Anyway, +1 in fixing it and making reads consistent. Let the user decide in a global etcd configuration.

glycerine commented 10 years ago

Am I to understand that there is no workaround here? I figured someone would chime in with "oh, just change this default settings to XYZ, and then you're reads will be strongly consistent, even through they will be slower."

Is the state of the system really that etcd lacks a strongly consistent mode at all? Nothing equivalent to mode [2] of Consul (above)?

xiang90 commented 10 years ago

@glycerine I have provided a hint for a work around in current etcd in my first reply to @aphyr. But I do not encourage people to do so. What is your use case for a consistent read?

As @kelseyhightower mentioned, we treat our system seriously and we are not ready for a decision right now.

glycerine commented 10 years ago

Hi Xiang,

In reality, presumption falls the other way. I always expect consistency. What possible use case is there for an inconsistent consensus protocol?

If I want inconsistent results, I can just skip running a consensus system. Much, much easier. Same result when it matters most.

Could you be more specific about your hint? I don't see any way forward in your above comments, for those of us who need to be able to read the last write reliably.

Thanks, Jason

chadharrington commented 10 years ago

I have to agree with @glycerine. I don't have any use for a consensus system which can return stale reads. Correctness is much more important than performance in my use cases (distributed consensus, locking, transaction monitoring, etc.) PLEASE implement linearizable reads.

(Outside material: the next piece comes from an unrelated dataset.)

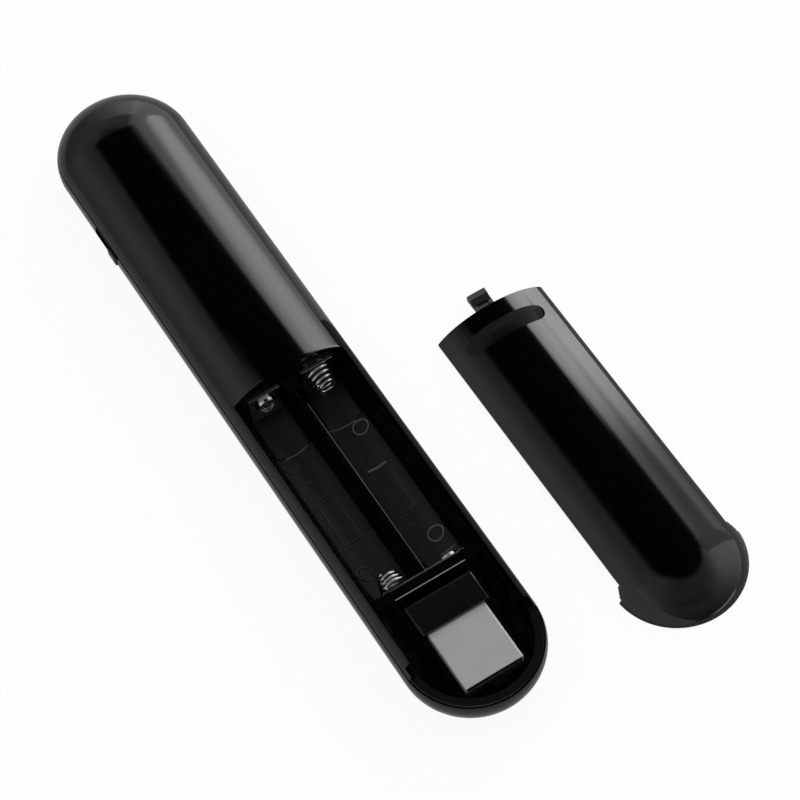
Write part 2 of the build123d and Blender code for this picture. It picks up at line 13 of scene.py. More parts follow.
import bmesh
import bpy
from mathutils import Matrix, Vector

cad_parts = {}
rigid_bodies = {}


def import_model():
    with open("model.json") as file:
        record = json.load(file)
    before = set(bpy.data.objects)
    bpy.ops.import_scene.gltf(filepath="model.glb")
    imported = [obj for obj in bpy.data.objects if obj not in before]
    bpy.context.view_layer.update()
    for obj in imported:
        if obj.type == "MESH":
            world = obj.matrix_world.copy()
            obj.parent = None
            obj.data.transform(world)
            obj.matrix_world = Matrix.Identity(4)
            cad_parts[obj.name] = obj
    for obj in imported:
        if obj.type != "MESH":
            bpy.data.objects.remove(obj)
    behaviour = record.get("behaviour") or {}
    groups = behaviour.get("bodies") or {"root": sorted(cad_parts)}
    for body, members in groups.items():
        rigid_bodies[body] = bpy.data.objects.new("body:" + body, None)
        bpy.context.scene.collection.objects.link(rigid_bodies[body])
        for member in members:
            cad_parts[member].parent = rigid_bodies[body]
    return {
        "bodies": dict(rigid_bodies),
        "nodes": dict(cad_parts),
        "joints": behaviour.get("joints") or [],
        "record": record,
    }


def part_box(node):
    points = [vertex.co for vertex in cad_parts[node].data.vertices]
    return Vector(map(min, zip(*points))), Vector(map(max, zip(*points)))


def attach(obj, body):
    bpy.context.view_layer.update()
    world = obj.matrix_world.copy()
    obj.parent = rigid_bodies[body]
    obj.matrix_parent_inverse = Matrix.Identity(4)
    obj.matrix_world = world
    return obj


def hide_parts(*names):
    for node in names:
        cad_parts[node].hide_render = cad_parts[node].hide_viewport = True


log = logging.getLogger("presenter")

MM = 0.001
FAR = 200.0  # mm, beyond every piece
NEAR_ZERO = 1e-5
TIGHT = 0.0005  # mm, doubles of a solid made here
FINE = 0.001  # mm, doubles after several cuts
COARSE = 0.002  # mm, doubles of a CAD node
PLASTIC_IOR = 1.5
BLACK = ZEROS = (0.0, 0.0, 0.0)
WHITE = ONES = (1.0, 1.0, 1.0)
Point = tuple[float, float, float]
Colour = tuple[float, float, float]
Stops = Sequence[tuple[float, float]]
Object = bpy.types.Object


class Solver(Enum):
    """Ways in which one solid works on another."""

    CUT = "DIFFERENCE"
    ADD = "UNION"
    KEEP = "INTERSECT"


# ---- shader maths ---------------------------------------------------------------------


def _operator(operation: str, swapped: bool = False) -> Callable[[Port, Value], Port]:
    """Makes the method of a port that adds one Math node.

    Args:
        operation: the node's operation.
        swapped: whether the other value comes first.

    Returns:
        The method.
    """

    def method(self: Port, other: Value) -> Port:
        """Works on the port and the other value."""
        first, second = (other, self) if swapped else (self, other)
        return self.recipe.add("ShaderNodeMath", {"operation": operation}, {0: first, 1: second})

    return method


class Port:
    """One output of a node; arithmetic on it adds Math nodes to its recipe."""

    __add__ = __radd__ = _operator("ADD")
    __sub__ = _operator("SUBTRACT")
    __rsub__ = _operator("SUBTRACT", swapped=True)
    __mul__ = __rmul__ = _operator("MULTIPLY")
    __truediv__ = _operator("DIVIDE")
    __pow__ = _operator("POWER")
    over = _operator("GREATER_THAN")
    at_least = _operator("MAXIMUM")
    at_most = _operator("MINIMUM")

    def __init__(self, recipe: Recipe, socket: bpy.types.NodeSocket) -> None:
        """Keeps the recipe that the socket belongs to.

        Args:
            recipe: the recipe whose nodes hold the socket.
            socket: the output that is wrapped.
        """
        self.recipe = recipe
        self.socket = socket

    def size(self) -> Port:
        """Returns this without its sign."""
        return self.recipe.add("ShaderNodeMath", {"operation": "ABSOLUTE"}, {0: self})

    def rise(self, start: float, end: float) -> Port:
        """Steps smoothly from 0 to 1.

        Args:
            start: where it leaves 0.
            end: where it reaches 1; it may be the lower of the two.

        Returns:
            The step.
        """
        low, high = min(start, end), max(start, end)
        foot, head = (1.0, 0.0) if end < start else (0.0, 1.0)
        values = {"Value": self, "From Min": low, "From Max": high, "To Min": foot, "To Max": head}
        return self.recipe.add("ShaderNodeMapRange", {"interpolation_type": "SMOOTHSTEP"}, values)


Value = float | int | Colour | Port
Sockets = dict[str | int, Value]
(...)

Thank you for your great work on etcd and CoreOS. They are great products which we hope to use in production soon.

jefferai commented 10 years ago

Also in agreement with @glycerine. One of the main draws of etcd for me was its presumed use as a consistent consensus system. Otherwise I could use any RDBMS...but I don't want that. I'm happy to have lookups take additional time...I'm not expecting etcd to be blazing fast. What I am expecting is for it to be correct.